Question

(sin x)(tan x cos x – cot x cos x) = 1 – 2 cos2x

I did this already, but on one part my teacher is confused by it. if u want to help, tell me so i can copy paste my work!!!

Answer 1

@amistre64 @campbell_st @Jaynator495 @Kainui @radar

Answer 2

@KamiBug @JFraser

Answer 3

@ganeshie8

Answer 4

you guys wanna see my work and see if its right?

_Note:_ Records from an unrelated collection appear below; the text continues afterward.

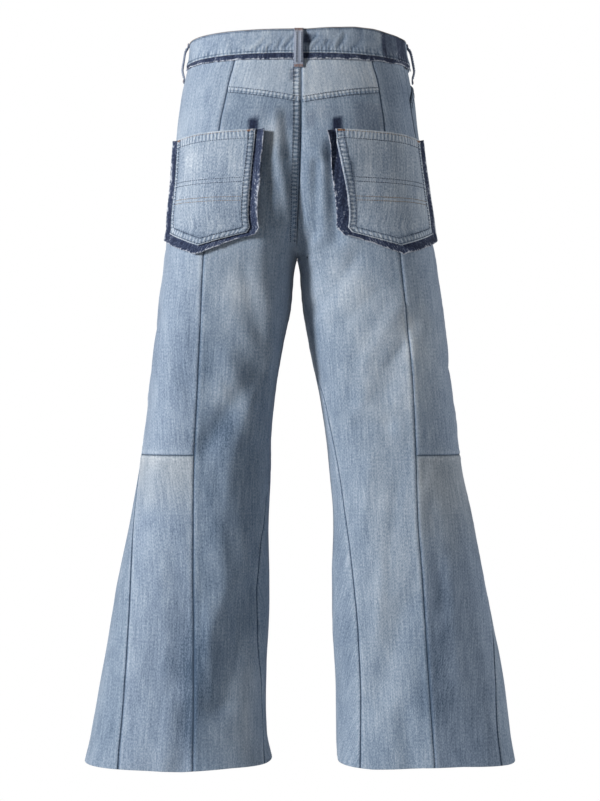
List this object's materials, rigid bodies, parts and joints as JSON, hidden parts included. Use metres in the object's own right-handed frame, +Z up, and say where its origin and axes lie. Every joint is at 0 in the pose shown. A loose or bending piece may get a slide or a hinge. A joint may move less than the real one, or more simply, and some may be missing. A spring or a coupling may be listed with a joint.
{
  "type": "bootcut jeans",
  "caption": "Pieced bootcut jeans in washed denim, filled out and hollow, with a waistband, patch back pockets, dark raw borders and raw hems.",
  "frame": {"origin": "middle of the waistband's ring, where the wearer's waist holds the jeans up", "axes": "+Z up towards the waist, the seat faces +Y and the fly faces -Y, +X is the wearer's left"},
  "size_m": [0.5987, 0.2528, 1.0093],
  "materials": {
    "yoke_denim": "washed cotton twill",
    "back_denim": "washed cotton twill",
    "side_denim": "washed cotton twill",
    "knee_denim": "washed cotton twill",
    "front_denim": "washed cotton twill",
    "facing_denim": "washed cotton twill",
    "pocket_denim": "washed cotton twill",
    "raw_denim": "unwashed cotton twill",
    "band_denim": "washed cotton twill",
    "loop_denim": "washed cotton twill",
    "antique_brass": "worn brass"
  },
  "bodies": {
    "root": {"back_leg_l": "back_denim", "back_leg_r": "back_denim", "yoke_l": "yoke_denim", "yoke_r": "yoke_denim", "side_upper_l": "side_denim", "side_upper_r": "side_denim", "side_lower_l": "knee_denim", "side_lower_r": "knee_denim", "front_leg_l": "front_denim", "front_leg_r": "front_denim", "pocket_facing_l": "facing_denim", "pocket_facing_r": "facing_denim", "back_pocket_l": "pocket_denim", "back_pocket_r": "pocket_denim", "pocket_border_l": "raw_denim", "pocket_border_r": "raw_denim", "waistband": "band_denim", "waist_strip": "raw_denim", "belt_loop_back": "loop_denim", "belt_loop_side_l": "loop_denim", "belt_loop_side_r": "loop_denim", "belt_loop_front_l": "loop_denim", "belt_loop_front_r": "loop_denim", "fly_shield": "facing_denim", "button": "antique_brass"}
  },
  "joints": []
}
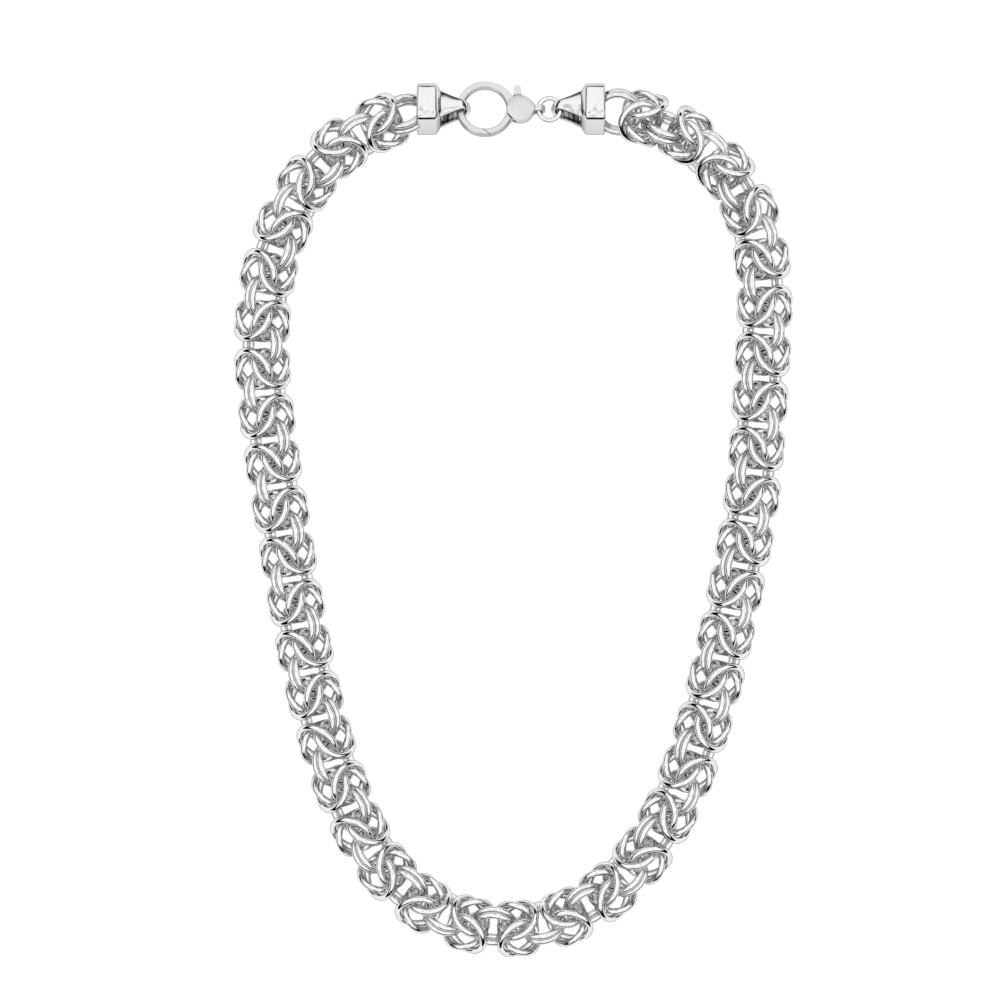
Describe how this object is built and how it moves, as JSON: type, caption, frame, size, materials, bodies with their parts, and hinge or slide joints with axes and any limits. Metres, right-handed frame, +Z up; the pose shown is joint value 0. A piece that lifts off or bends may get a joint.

My teacher was only confused at one part

Answer 5

aw man u can't see the exponents cuz i used the exponent button on word, so all the EXPONENTS will be shown as blank BOXES. sorry for that!

Answer 6

tan x cos x sin x – cot x cos x sin x

sin⁡x/cos⁡x cos x sin x - cos⁡x/sin⁡x cos x sin x

sin⁡x/cos⁡x cos x sin x - cos⁡x/sin⁡x cos x sin x

Sin2 x – cos2 x

Use the Identity- Cos(2x)= cos2 x – sin2 x = 2 cos2 x -1 <-part that confused her
Sin2 x – cos2 x

= -1(cos2 x – sin2 x)
= -1(2 cos2 x -1)
= -2 cos2 x +1
= 1-2 cos 2 x

Answer 7

wait Ima do a screenshot! would that be better?

Answer 8

well look at the left hand side and make some simple substitutions

tan = sin/cos and cot = cos/sin

so you get

\[\sin(x)(~~\frac{\sin(x)}{\cos(x)} \times \cos(x) - \frac{\cos(x)}{\sin(x)} \times \cos(x))\]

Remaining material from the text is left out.